Perhaps this is part of the magic-like takeoff of thoughtfulness, articulateness, and apparent awareness and intelligence of the young child when introduced to Image Streaming, though Image Streaming hitherto has not been deliberately aimed at this self-recursive aspect.

This topic is ideal for CPSI, primed as we have been by Jon Pearson’s relevant inputs, not just my own. His “moogie art” is an easier way than the verbal to get swathes of young non-verbal and pre-verbal and marginally-verbal children to start responding to their own perceptions. Concurrent describing while examining, in words, gives us greater focus and detail, but overall, for some years now, I’ve had cause to define our present intelligence, person by person, as largely reflecting our prior history of having responded in some way to our own perceptions, in almost an existential sense to having made, and acted out the consequences of, choices — and borne the consequences, the feedback reinforcements, from those choices….

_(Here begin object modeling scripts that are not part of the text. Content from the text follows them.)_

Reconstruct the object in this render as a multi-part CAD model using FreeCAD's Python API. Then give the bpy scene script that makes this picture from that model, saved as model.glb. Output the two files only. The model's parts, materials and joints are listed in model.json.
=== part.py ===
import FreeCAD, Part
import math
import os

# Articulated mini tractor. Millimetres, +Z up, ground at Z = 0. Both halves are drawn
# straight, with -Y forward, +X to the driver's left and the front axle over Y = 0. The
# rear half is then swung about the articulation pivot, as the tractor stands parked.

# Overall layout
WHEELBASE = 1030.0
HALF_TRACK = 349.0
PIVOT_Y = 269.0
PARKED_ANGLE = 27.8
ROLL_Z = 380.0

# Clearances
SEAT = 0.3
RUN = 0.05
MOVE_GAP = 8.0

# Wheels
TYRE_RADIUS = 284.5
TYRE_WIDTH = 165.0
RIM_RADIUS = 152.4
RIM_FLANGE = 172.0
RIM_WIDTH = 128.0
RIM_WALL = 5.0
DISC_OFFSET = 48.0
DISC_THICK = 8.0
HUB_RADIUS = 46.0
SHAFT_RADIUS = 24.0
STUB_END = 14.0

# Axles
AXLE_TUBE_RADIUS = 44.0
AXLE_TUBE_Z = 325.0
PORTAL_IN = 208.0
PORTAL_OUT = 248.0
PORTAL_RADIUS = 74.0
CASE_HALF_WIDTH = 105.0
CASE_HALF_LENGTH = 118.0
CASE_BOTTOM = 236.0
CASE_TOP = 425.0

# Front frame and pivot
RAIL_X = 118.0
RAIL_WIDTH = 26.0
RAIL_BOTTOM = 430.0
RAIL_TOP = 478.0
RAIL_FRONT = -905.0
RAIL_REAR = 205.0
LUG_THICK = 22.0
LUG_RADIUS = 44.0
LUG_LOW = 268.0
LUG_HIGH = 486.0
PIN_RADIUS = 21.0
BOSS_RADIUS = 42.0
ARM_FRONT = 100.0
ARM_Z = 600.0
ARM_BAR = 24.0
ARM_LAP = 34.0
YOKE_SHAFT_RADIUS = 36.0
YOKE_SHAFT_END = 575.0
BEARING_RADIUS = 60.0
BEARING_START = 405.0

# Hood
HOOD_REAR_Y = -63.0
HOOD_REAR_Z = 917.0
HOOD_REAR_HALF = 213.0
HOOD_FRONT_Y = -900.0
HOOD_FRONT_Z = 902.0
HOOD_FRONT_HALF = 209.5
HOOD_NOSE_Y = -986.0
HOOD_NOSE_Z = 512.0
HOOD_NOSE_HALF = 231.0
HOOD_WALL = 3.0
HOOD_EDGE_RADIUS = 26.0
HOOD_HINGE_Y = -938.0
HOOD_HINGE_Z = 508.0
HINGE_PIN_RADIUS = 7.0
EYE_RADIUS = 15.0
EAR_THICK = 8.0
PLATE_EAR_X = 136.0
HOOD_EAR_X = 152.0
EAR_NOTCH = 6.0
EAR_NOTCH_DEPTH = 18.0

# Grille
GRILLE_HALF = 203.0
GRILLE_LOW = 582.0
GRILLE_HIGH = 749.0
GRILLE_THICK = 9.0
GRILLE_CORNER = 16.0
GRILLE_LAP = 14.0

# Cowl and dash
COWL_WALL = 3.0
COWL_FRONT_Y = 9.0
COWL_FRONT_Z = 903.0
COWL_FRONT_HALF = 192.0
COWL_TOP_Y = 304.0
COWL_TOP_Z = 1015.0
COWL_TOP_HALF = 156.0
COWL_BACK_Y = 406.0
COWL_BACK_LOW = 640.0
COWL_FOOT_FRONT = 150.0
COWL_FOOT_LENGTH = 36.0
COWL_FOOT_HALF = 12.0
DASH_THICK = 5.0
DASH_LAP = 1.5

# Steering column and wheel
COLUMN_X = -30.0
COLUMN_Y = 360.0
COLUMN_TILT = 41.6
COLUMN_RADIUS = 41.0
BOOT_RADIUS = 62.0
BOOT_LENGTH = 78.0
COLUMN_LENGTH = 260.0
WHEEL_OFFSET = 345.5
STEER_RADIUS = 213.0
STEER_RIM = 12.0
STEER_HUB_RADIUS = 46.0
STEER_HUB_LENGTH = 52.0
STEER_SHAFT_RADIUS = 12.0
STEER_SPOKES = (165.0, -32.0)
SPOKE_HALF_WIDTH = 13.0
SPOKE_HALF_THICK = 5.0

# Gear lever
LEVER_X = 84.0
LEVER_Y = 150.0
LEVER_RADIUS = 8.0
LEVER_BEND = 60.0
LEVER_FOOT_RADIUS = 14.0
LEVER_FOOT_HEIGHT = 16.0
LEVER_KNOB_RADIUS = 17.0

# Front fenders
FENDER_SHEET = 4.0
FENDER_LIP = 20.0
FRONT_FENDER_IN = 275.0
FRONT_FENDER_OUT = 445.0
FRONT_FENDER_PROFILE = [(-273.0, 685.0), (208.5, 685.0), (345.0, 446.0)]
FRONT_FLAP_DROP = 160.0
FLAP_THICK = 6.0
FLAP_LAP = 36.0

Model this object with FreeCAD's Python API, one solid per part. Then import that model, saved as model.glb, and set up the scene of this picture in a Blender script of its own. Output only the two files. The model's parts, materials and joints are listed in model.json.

The strongest form of this consideration may be all those instances where individuals have literally had to lay their life on the line for some reason or cause. Talk to someone who has in fact done so and they will tell you that the occasion has profoundly altered their life from that point on, made far more of a person out of them. (Aside from extreme instances where they are so traumatized or so hooked on adrenaline highs that they become repetitive daredevils. That’s another issue.)

If we can together in this Niteflite develop enough this topic, “The Origins and Building of Consciousness,” maybe some of us together can formally co-present on this in a future CPSI, and/or co-author journal papers and/or even a book — depending in part upon what comes up from NLP and from your end of the whole shebang.

I would also very much like to involve Jon Pearson, whose work is so illustrative and invaluable but who I don’t think yet appreciates the theory significance of his own work.

I think a look at the basic physics, not only of chaos theory but of interference-pattern physics, would be useful — a basic appreciation of how parallel inputs and outputs in that Mandelbrotian pre-condition can intermodulate into exquisitely elaborated standing-wave effects. But who here knows enough interference-pattern physics to bring home to us a well-understood such appreciation?

These are some of the elements. Let’s see what we can, together, do with them. Thanks!